While that's on, the Presbyterian Church is having it's NSW State Assembly. It's the major annual ministry & business meeting for the state church. Seeing as I'm not yet ordained, I don't have to turn up. But please pray for this meeting, that all the decisions - administrative, pastoral and evangelistic-mission - will honour God and advance the kingdom of Christ.

Then after that, I'm off to SweatCon 2010 - a training conference for SW Sydney. 12-15 July. I'm in charge of admin; and teaching an overview of the whole Bible; and leading workshops on service & song leading. Oh boy.

Then finally, after that, I'm off to Melbourne for the Religion in the Public Square colloquium hosted by the Church & Nation Committee of the Presbyterian Church in Victoria. 22-24 July. I'm presenting a paper on Biblical sexual ethics.

Yeah, I know. Quite a month. Don't worry, in amongst all of this I'm having a holiday in Melbourne, so I will have a bit of a break. And yes - the posts on sex, and the ones on worship, come from the prep for these conferences. So you know something of what I'm going to say.

Thanks for your prayers. Back to worship tomorrow.

God, in Christ, deserves universal worship

This begins my series on a biblical theology of worship.

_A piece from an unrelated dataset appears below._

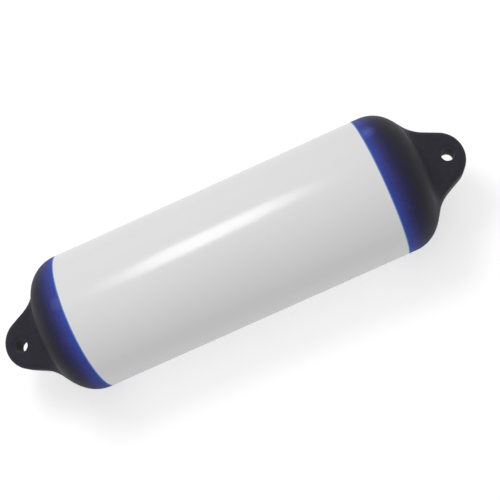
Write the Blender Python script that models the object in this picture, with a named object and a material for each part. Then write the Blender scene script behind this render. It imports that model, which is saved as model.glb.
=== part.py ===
"""Pneumatic boat fender: a long round air-filled skin with a flattened rope eye moulded on each end.

The fender lies on its side as it would on a quay. +X runs along it toward the end that holds the
air valve, +Z is up, and the floor is z = 0. The eyes lie flat, so a rope passes them up and down.
All sizes are in metres.
"""

import math

import bmesh
import bpy
import numpy as np
from mathutils import Matrix, Vector

# Barrel and shoulders
BARREL_RADIUS = 0.1100
STRAIGHT_HALF_LENGTH = 0.2562
SHOULDER_RADIUS = 0.0545
END_FACE_LEAN = math.radians(15.0)
REST_FLAT_DEPTH = 0.0007

# Blue coat, counted back from where the shoulder starts
COAT_SET_BACK = 0.0094

# Lugs that carry the rope eyes
LUG_REACH = 0.0844
LUG_TIP_RADIUS = 0.0423
LUG_FLANK_ANGLE = math.radians(26.4)
LUG_THICKNESS = 0.0450
LUG_EDGE_RADIUS = 0.0095
LUG_ROOT_LENGTH = 0.0660
ROOT_BLEND = 0.0242

# Rope eyes
EYE_RADIUS = 0.0100
EYE_LIP_RADIUS = 0.0050
EYE_OUT_FROM_TIP_CENTRE = 0.0162

# Hollow of the skin
WALL = 0.0030
CAVITY_CROWN_RADIUS = 0.0300

# Air valve in the end face under the lug
VALVE_BELOW_AXIS = 0.0620
VALVE_SEAT_DEPTH = 0.0026
VALVE_FLANGE_RADIUS = 0.0110
VALVE_FLANGE_THICKNESS = 0.0018
VALVE_STEM_RADIUS = 0.0065
VALVE_STEM_LENGTH = 0.0125
VALVE_BOSS_RADIUS = 0.0125
VALVE_BOSS_LENGTH = 0.0080
SCREW_HEAD_RADIUS = 0.0042
SCREW_HEAD_HEIGHT = 0.0024
SCREW_SHANK_RADIUS = 0.0022
SCREW_SLOT_WIDTH = 0.0012
SCREW_SLOT_DEPTH = 0.0011
SEAL_THICKNESS = 0.0012
SEAL_WIDTH = 0.0013
FIT_GAP = 0.0003

# Facets, and how near two corners are taken as one
WELD = 0.000001
SKIN_SEGMENTS = 60
CAVITY_SEGMENTS = 48
EYE_SEGMENTS = 28
VALVE_SEGMENTS = 32

# Places that follow from the sizes above
AXIS_HEIGHT = BARREL_RADIUS - REST_FLAT_DEPTH
SEAM_HALF_SPAN = STRAIGHT_HALF_LENGTH - COAT_SET_BACK
TIP_CENTRE = STRAIGHT_HALF_LENGTH + LUG_REACH
EYE_CENTRE = TIP_CENTRE + EYE_OUT_FROM_TIP_CENTRE
LUG_HALF_THICKNESS = LUG_THICKNESS / 2


def smooth_least(first, second, blend):
    """The lesser of two distances, with the crease between them filled by a soft fillet."""
    share = np.maximum(blend - np.abs(first - second), 0.0) / blend
    return np.minimum(first, second) - share * share * blend / 4


def rounded_corner(first, second):
    """Distance outward from the corner where two faces meet."""
    outside = np.hypot(np.maximum(first, 0.0), np.maximum(second, 0.0))
    inside = np.minimum(np.maximum(first, second), 0.0)
    return outside + inside


def shell_distance(x, radius):
    """Distance outward from the round shell: barrel, rounded shoulder and leaning end face."""
    along = x - STRAIGHT_HALF_LENGTH
    across = radius - (BARREL_RADIUS - SHOULDER_RADIUS)
    cos_lean = math.cos(END_FACE_LEAN)
    sin_lean = math.sin(END_FACE_LEAN)
    end_face = along * cos_lean + across * sin_lean - SHOULDER_RADIUS
    flat_sides = np.maximum(radius - BARREL_RADIUS, end_face)
    shoulder = np.hypot(along, across) - SHOULDER_RADIUS
    on_shoulder = (along > 0) & (across * cos_lean - along * sin_lean > 0)
    return np.where(on_shoulder, shoulder, flat_sides)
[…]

God, as the universal creator and ruler of everything, deserves to be worshiped. He made everything; he sustains everything; everything should be for him – he should be the highest goal, the greatest purpose of everything in the universe. Everything in the universe should find its true meaning in wholehearted devotion to the Triune God.

That’s the kind of worship that Christ, the incarnate Son of God, deserves. Jesus is himself God. So, he deserves that same wholehearted, universal devotion that God does.

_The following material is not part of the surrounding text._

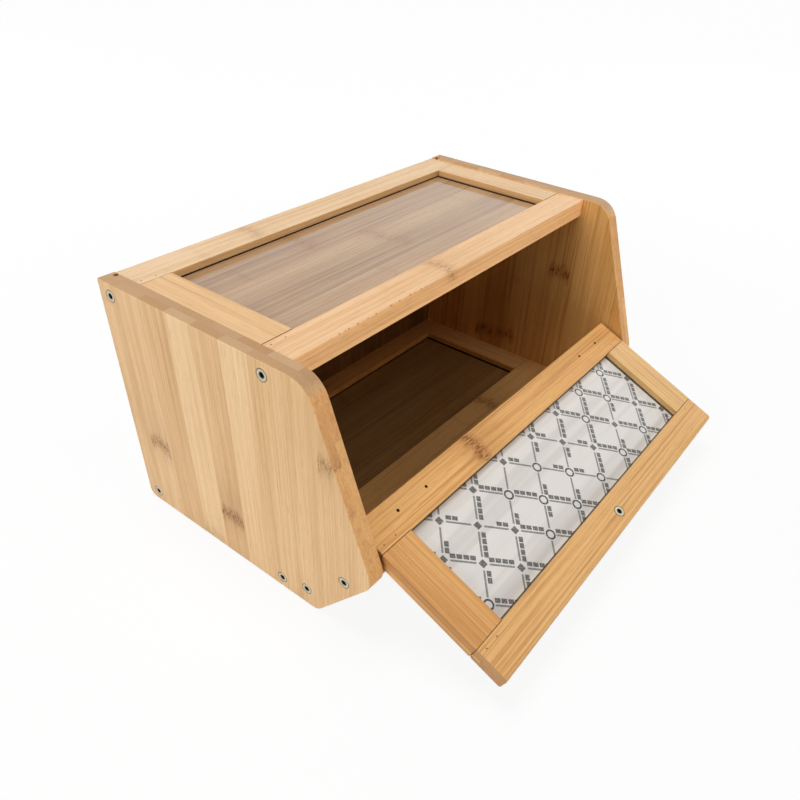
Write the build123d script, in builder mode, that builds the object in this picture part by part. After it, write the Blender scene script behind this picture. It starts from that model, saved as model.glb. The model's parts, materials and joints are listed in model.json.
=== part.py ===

Ex 20:1-6; Deut 6:4-6; 10:12-22; Ps 104:24-35; 145; 148; Dan 7:13-14; Acts 10:36 (note the context); Col 1:15-20; Rev 4:9-11; 5:8-14.

Thursday, 1 July 2010

A biblical theology of worship

Well, given that I juggled the hot potato of sex in my last few posts, I thought I might as well have a go at another touchy subject: worship!

I'll first have a go at a biblical theology of worship. Then, some ruminations on how it actually works out in practice.